Mobile TV also fits for MetroPCS, said Stephen Jemente, Metro's product manager for digital media. MetroPCS customers "over-index for digital media" and tend to use their phones as their "primary Internet device," so they're interested in consuming a lot of content on their phones.

And while MetroPCS spokesman Drew Crowell said the company still has plenty of room available on its new 4G LTE network, it can't hurt that this video is being transmitted over somebody else's spectrum.

Mobile TV: A Long Time Coming
This has been a long time coming. We've been hearing about broadcast mobile TV for years, but several attempts didn't take off. Qualcomm's MediaFlo made it into a few AT&T and Verizon phones before being shut down and its spectrum sold off to AT&T. Modeo, a potential competitor, never made it out of the gate.

The Open Mobile Video Coalition has been promoting an open standard, ATSC M/H, to be used by local broadcasters for a few years now.
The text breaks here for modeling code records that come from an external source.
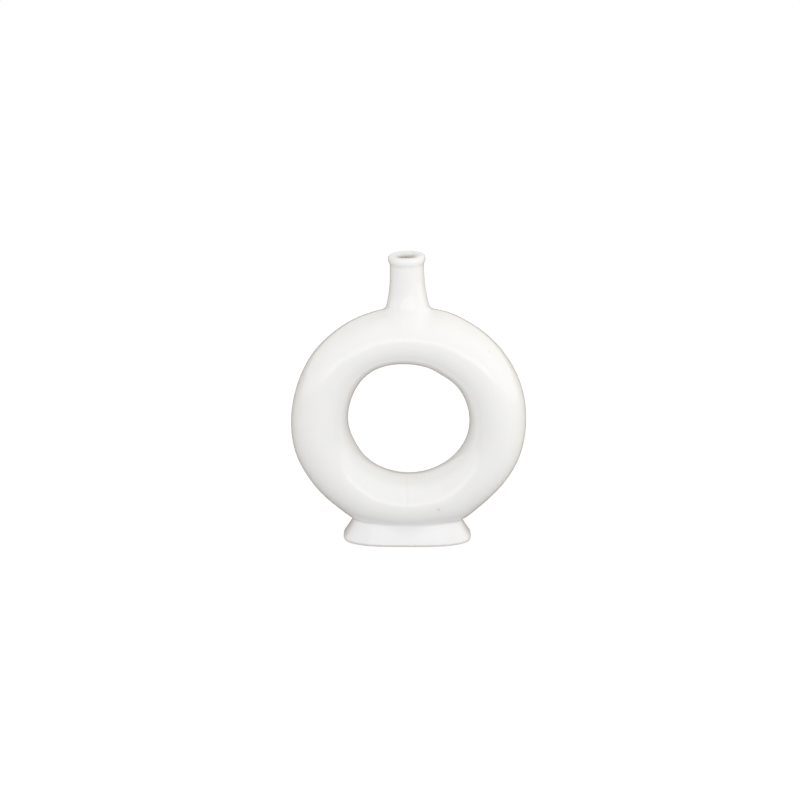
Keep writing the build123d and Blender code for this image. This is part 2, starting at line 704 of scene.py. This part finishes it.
def cut_throat(bm):
    """Cuts the round hole under the neck out of a half shell."""
    ring = vase().ring
    cutter = bmesh.new()
    bmesh.ops.create_cone(
        cutter,
        cap_ends=True,
        segments=CUTTER_FACES,
        radius1=ring.throat_radius,
        radius2=ring.throat_radius,
        depth=2 * ring.tube_radius,
    )
    bmesh.ops.translate(cutter, verts=cutter.verts, vec=(vase().neck.root_shift, 0, CROWN))
    objects = []
    for name, part in (("shell", bm), ("cutter", cutter)):
        mesh = bpy.data.meshes.new(name)
        part.to_mesh(mesh)
        objects.append(bpy.data.objects.new(name, mesh))
        bpy.context.scene.collection.objects.link(objects[-1])
    cutter.free()
    shell, tool = objects
    cut = shell.modifiers.new("throat", "BOOLEAN")
    cut.operation, cut.solver, cut.object = "DIFFERENCE", "EXACT", tool
    result = shell.evaluated_get(bpy.context.evaluated_depsgraph_get()).to_mesh()
    bm.clear()
    bm.from_mesh(result)
    for item in objects:
        mesh = item.data
        bpy.data.objects.remove(item)
        bpy.data.meshes.remove(mesh)


class OBJECT_OT_vase_ring_halves(bpy.types.Operator):
    """Add the two half shells that make the hollow ring"""

    bl_idname = "object.vase_ring_halves"
    bl_label = "Ring halves"

    def execute(self, context):
        for name, node, side in (
            ("glazed_front_half", "ring_front_half", -1),
            ("glazed_rear_half", "ring_rear_half", 1),
        ):
            place, rows, inner_row = ring_places(side)
            bm = lathe(rows, vase().ring.steps)
            shape(bm, place)
            paint_inside(bm, inner_row)
            face_outwards(bm)
            cut_throat(bm)
            finish_mesh(bm)
            add_piece(bm, name, node, (white_glaze(), bare_clay()))
        return {"FINISHED"}


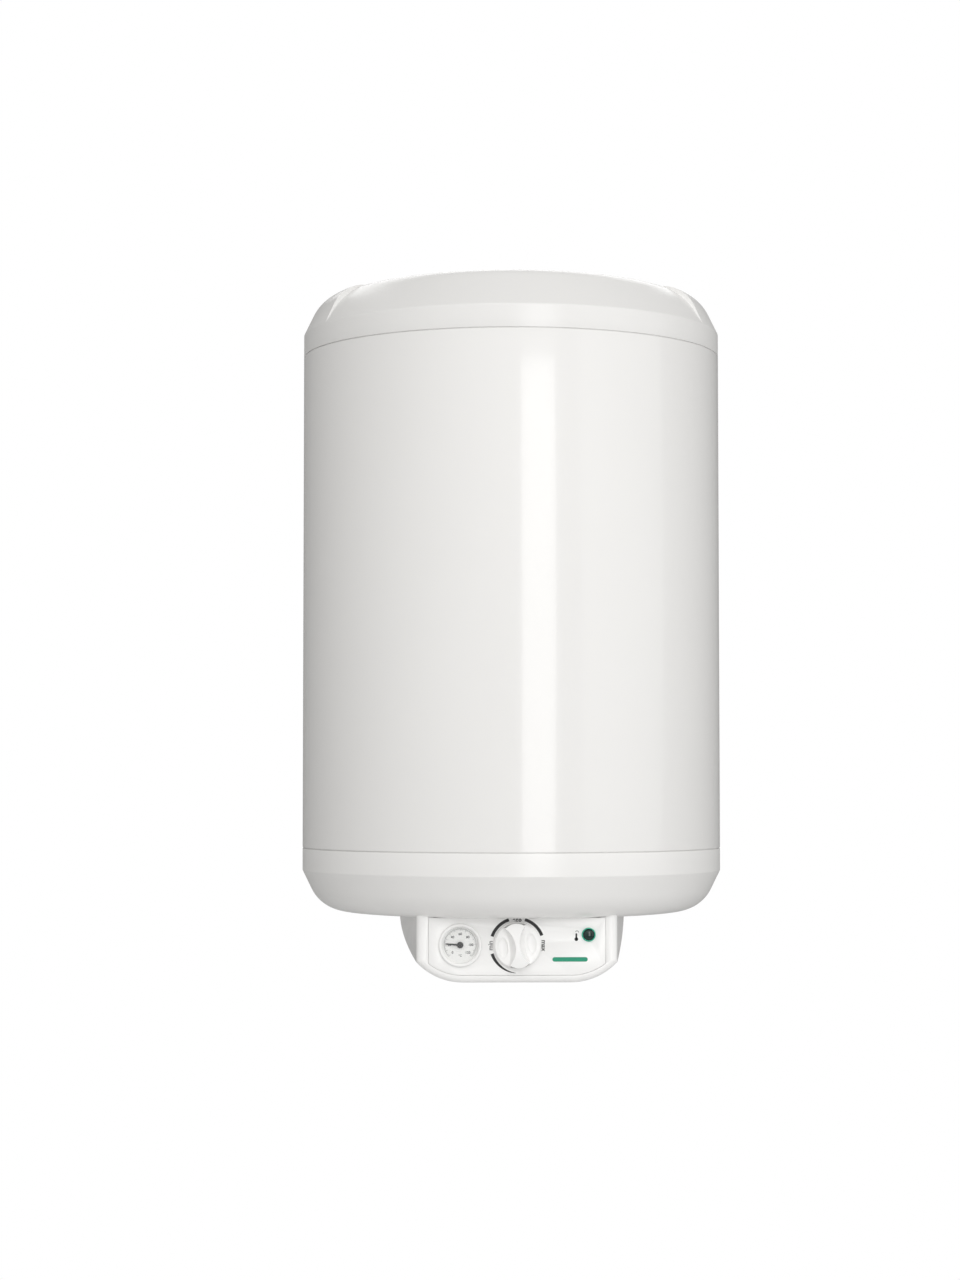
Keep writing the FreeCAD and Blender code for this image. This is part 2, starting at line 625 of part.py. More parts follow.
def make_pipes():
    nodes["cold_inlet_pipe"] = pipe(PIPE_X, INLET_TOP)
    nodes["hot_outlet_pipe"] = pipe(-PIPE_X, OUTLET_TOP)
    for name, x in (("cold_collar", PIPE_X), ("hot_collar", -PIPE_X)):
        bore_r = THREAD_R + 0.3
        sleeve = tube(PIPE_HOLE_R - 0.1, bore_r, CAP_WALL, at(x, PIPE_BEHIND, CAP_BOTTOM))
        lip = tube(17.0, bore_r, 2.5, at(x, PIPE_BEHIND, CAP_BOTTOM - 2.5))
        nodes[name] = sleeve.fuse(lip).removeSplitter()


def make_diffuser():
    """The cup over the inlet pipe that turns the cold water sideways."""
    foot = at(PIPE_X, PIPE_BEHIND, INLET_TOP - 8)
    cup = cylinder(15.0, 30, foot).cut(cylinder(13.0, 27, foot))
    cup = cup.fuse(tube(13.5, PIPE_R, 4, foot))
    for dx, dy in on_circle(14, 6):
        cup = cup.cut(cylinder(2.5, 30, at(PIPE_X, PIPE_BEHIND, INLET_TOP + 8), V(dx, dy, 0)))
    nodes["inlet_diffuser"] = cup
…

At CES 2010, the OMVC showed off several early devices including a prototype , and a box called the , which beamed mobile TV to iPhones and iPads.

None of those older devices will work with Dyle because Dyle's signal is encrypted, Dyle execs noted.

There's a semi-secret reason why TV broadcasters feel the urge to go mobile. Wireless carriers are hungrily eyeing the giant blocks of spectrum TV broadcasters have held for decades. If it comes down to a fight at the FCC over whose use is more in the public interest, it would help the broadcasters if millions of Americans were watching "American Idol" on their phones.

Dyle is one of two station groups supporting the open ATSC M/H standard, which lets local broadcasters send signals to mobile devices on their existing TV spectrum. The other group, The Mobile 500 Alliance, which includes 46 independent station owners with 420 stations nationwide, hasn't announced any retail products yet.